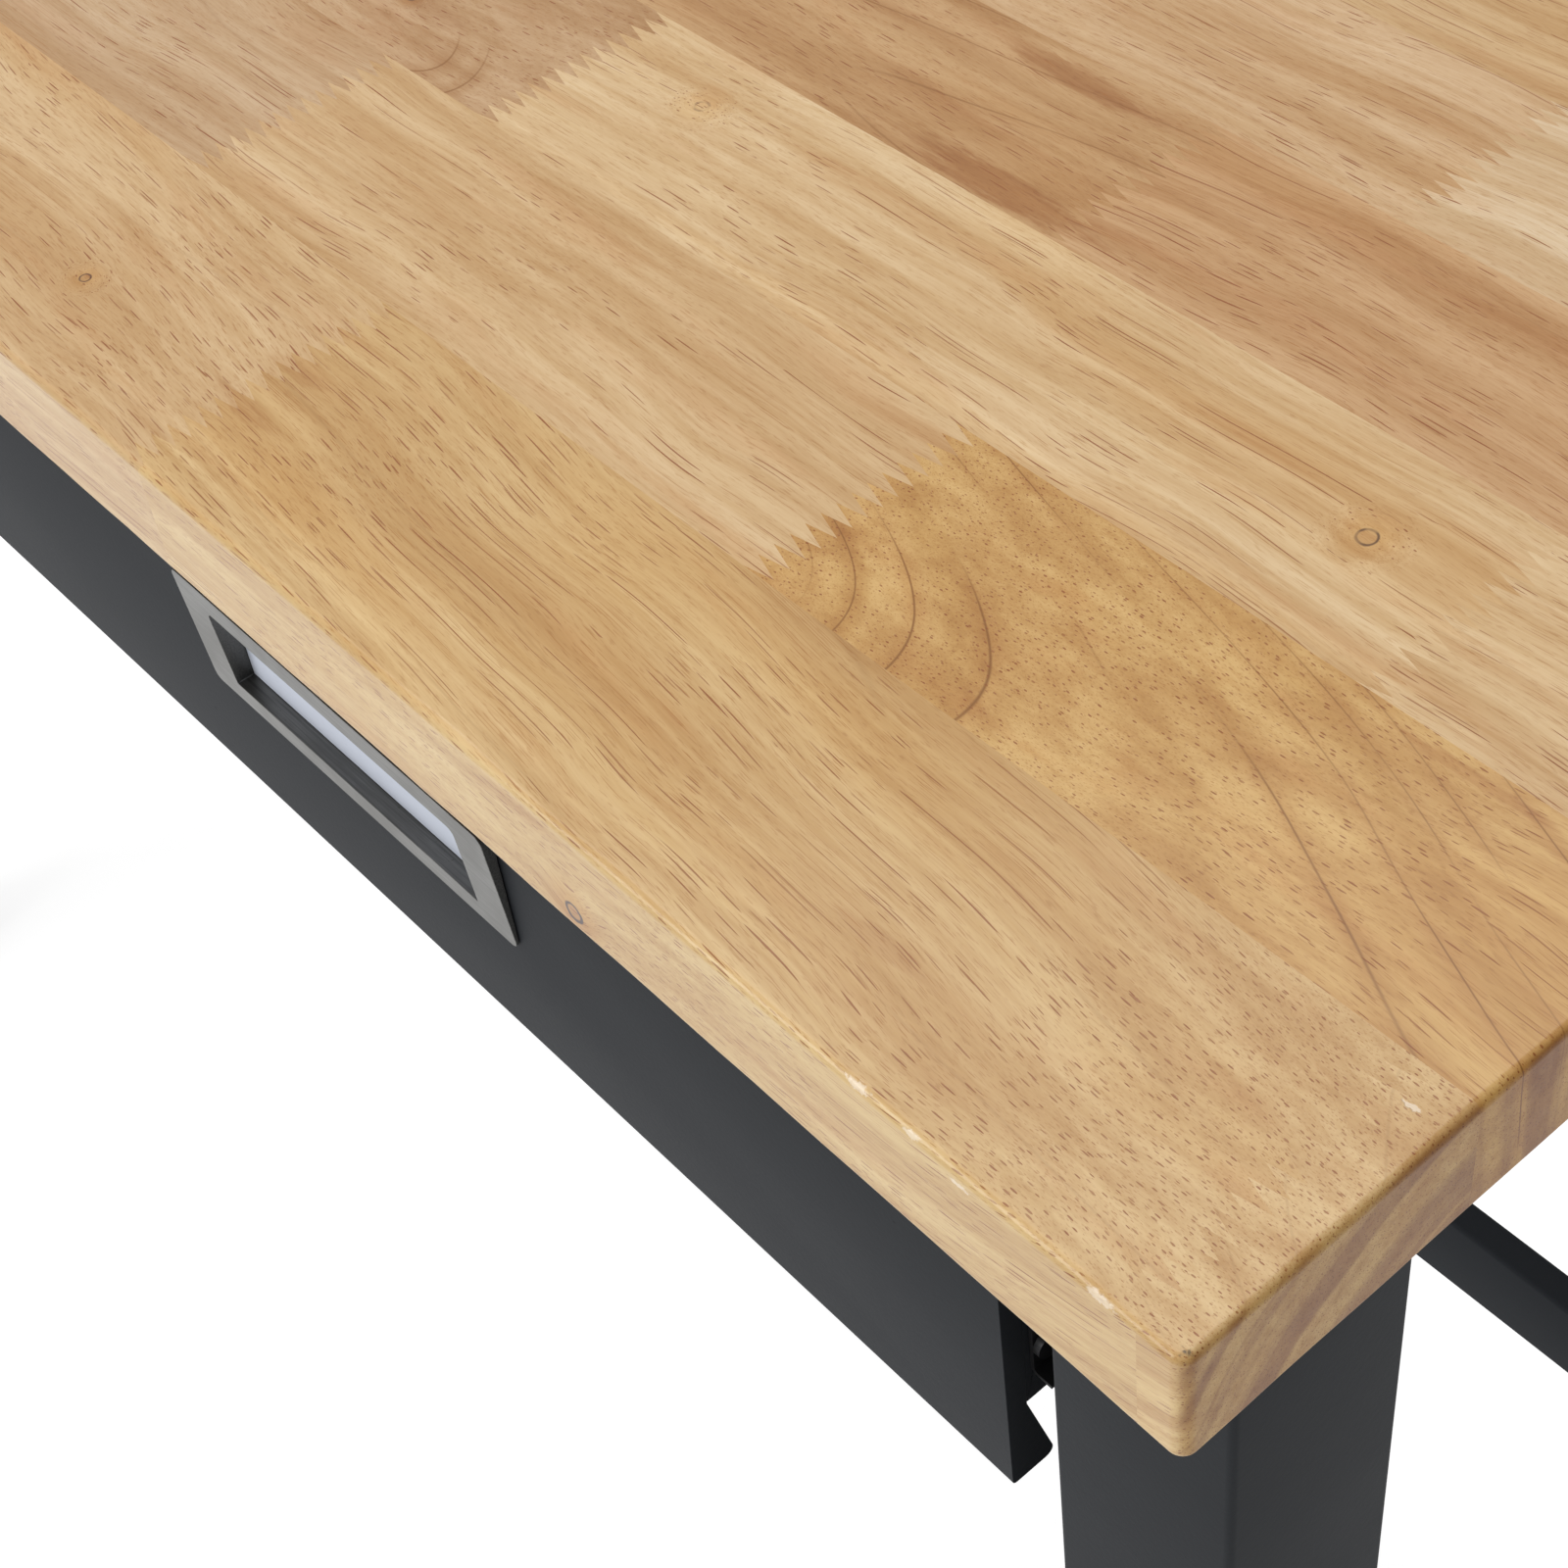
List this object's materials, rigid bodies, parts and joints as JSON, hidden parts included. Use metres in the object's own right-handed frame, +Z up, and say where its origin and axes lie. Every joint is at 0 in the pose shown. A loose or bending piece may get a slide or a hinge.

==

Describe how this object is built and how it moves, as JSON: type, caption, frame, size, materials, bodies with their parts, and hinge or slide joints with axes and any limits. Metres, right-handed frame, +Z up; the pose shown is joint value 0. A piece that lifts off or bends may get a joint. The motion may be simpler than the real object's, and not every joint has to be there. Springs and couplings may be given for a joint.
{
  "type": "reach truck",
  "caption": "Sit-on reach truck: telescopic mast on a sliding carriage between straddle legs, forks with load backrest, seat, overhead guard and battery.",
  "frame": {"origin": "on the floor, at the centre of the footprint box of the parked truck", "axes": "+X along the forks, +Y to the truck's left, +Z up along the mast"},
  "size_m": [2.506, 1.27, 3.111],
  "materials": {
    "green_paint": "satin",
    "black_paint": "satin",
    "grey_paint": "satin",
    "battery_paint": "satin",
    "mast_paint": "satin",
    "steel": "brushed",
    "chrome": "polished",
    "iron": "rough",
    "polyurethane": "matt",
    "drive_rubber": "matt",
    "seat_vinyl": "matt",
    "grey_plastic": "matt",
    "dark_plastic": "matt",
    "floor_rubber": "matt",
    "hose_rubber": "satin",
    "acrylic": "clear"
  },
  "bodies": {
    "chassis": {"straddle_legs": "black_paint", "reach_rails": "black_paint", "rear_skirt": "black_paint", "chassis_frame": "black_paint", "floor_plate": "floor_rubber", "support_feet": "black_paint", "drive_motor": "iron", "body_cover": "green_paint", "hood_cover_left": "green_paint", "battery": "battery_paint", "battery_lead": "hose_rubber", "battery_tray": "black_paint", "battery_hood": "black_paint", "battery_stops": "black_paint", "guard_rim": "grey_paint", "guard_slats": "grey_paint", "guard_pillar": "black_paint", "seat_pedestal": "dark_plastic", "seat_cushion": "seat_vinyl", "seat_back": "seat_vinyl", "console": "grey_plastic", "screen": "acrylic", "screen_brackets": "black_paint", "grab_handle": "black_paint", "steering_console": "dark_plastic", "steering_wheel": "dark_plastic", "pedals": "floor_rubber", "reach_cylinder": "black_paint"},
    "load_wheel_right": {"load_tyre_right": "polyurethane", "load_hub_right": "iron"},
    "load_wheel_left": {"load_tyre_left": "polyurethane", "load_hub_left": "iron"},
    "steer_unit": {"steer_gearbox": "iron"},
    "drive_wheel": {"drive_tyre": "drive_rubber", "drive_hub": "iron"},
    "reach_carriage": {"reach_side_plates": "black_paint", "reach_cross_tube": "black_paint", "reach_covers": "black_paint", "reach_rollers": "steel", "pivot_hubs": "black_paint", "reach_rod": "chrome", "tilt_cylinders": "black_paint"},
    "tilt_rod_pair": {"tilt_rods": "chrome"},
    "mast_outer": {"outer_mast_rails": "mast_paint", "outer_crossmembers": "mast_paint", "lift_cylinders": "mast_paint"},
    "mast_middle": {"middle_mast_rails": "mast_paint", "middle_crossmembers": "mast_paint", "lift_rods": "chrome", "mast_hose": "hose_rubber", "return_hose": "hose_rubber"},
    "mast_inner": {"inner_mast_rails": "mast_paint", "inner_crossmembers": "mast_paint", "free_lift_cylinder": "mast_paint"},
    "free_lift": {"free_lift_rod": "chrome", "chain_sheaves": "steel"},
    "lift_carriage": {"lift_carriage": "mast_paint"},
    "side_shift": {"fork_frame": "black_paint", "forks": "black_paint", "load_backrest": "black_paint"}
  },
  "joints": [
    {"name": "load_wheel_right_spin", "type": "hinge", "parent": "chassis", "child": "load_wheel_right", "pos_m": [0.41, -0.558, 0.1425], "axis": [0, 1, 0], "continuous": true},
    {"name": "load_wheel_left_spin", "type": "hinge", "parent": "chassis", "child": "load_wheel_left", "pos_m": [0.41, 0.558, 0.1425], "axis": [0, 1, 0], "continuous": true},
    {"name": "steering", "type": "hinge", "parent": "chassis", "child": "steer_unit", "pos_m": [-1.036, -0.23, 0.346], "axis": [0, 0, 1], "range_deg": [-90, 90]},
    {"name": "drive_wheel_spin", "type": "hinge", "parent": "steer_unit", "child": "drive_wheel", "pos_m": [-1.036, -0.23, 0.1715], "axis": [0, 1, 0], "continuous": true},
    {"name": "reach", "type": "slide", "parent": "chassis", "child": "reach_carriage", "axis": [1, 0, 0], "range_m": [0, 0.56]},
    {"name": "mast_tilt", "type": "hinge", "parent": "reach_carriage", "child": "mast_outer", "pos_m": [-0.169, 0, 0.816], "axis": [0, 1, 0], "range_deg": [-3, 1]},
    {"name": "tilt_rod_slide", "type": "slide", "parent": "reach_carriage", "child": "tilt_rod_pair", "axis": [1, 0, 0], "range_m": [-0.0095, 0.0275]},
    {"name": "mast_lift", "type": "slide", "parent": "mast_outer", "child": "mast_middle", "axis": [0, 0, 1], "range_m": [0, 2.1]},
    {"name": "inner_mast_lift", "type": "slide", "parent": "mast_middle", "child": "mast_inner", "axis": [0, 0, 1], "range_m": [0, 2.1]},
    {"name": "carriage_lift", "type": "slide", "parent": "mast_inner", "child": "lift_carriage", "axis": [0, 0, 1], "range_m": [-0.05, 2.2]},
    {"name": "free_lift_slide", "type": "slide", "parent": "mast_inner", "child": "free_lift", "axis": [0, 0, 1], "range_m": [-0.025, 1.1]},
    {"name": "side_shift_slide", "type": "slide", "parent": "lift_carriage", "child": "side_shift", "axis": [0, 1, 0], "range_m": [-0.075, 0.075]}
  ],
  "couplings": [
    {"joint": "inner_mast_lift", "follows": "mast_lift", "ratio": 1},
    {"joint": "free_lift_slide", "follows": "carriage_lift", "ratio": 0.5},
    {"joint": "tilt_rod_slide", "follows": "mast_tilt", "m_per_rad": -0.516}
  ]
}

* * *

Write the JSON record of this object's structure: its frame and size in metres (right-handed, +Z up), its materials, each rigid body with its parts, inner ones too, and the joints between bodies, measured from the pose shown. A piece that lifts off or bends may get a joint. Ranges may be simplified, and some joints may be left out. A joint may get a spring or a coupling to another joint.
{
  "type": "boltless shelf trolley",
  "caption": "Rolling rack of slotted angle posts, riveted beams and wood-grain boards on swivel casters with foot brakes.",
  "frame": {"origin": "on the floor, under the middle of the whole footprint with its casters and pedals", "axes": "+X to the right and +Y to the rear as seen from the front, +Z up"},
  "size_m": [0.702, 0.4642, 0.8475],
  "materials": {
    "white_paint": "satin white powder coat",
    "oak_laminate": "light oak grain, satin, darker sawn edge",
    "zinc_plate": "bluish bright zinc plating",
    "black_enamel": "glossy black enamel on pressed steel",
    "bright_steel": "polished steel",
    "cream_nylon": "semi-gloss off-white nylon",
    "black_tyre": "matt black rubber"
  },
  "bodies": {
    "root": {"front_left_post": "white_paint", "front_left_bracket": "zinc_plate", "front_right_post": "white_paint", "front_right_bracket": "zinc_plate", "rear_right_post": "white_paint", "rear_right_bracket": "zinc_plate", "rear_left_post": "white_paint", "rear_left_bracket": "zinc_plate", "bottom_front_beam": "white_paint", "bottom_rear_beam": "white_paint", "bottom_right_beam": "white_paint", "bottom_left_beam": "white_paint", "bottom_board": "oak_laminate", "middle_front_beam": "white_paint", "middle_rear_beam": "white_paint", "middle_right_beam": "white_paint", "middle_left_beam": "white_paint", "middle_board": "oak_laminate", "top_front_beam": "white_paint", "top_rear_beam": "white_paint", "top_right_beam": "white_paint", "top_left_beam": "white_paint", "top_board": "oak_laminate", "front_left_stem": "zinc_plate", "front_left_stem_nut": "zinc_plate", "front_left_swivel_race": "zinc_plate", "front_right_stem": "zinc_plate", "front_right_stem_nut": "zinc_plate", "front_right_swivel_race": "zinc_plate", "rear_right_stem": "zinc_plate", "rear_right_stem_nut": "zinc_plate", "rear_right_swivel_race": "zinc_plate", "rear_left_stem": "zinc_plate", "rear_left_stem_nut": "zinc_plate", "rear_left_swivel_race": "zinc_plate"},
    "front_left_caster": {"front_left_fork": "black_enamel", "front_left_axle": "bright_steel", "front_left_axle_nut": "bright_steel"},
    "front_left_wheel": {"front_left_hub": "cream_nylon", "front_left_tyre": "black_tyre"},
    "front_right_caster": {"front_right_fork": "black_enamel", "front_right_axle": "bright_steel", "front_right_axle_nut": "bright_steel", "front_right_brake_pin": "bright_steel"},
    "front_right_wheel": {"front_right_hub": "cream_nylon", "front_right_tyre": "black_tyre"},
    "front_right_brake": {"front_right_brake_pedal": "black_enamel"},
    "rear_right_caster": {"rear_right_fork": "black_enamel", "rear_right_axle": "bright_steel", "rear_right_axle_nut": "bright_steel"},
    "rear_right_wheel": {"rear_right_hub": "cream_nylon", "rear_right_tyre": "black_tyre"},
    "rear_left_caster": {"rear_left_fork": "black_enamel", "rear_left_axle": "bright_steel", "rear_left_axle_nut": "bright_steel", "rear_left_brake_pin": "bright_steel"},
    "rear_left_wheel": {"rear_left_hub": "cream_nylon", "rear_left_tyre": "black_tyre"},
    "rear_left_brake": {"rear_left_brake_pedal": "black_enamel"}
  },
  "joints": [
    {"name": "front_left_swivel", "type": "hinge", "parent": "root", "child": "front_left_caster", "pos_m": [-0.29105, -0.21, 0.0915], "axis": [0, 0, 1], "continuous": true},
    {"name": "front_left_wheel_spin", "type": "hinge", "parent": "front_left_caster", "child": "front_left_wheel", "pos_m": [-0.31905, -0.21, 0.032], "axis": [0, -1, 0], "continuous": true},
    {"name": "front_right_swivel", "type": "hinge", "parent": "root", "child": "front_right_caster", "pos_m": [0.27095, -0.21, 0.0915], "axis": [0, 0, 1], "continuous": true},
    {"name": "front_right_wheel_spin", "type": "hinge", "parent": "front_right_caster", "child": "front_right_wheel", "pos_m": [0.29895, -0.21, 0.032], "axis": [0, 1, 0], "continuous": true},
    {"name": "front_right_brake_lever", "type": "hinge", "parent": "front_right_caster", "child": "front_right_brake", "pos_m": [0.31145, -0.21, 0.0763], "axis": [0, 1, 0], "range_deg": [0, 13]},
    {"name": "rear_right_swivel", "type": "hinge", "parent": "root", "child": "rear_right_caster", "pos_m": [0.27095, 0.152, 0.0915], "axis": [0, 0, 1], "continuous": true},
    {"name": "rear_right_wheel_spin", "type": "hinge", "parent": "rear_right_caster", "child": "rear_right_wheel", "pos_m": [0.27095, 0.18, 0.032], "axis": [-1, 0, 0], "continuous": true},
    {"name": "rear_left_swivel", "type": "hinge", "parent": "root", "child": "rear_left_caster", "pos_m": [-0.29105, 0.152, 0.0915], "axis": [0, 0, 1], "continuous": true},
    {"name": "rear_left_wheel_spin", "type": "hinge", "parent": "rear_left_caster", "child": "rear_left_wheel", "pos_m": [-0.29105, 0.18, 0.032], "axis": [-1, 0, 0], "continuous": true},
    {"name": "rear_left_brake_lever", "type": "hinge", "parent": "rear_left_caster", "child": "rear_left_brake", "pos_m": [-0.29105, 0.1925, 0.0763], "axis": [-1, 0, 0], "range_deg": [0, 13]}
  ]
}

* SHORT TASK *
In the records above, find each line with the word "from" and copy it.

* EXERCISE RESPONSE *
Write the JSON record of this object's structure: its frame and size in metres (right-handed, +Z up), its materials, each rigid body with its parts, inner ones too, and the joints between bodies, measured from the pose shown. A piece that lifts off or bends may get a joint. Ranges may be simplified, and some joints may be left out. A joint may get a spring or a coupling to another joint.
  "frame": {"origin": "on the floor, under the middle of the whole footprint with its casters and pedals", "axes": "+X to the right and +Y to the rear as seen from the front, +Z up"},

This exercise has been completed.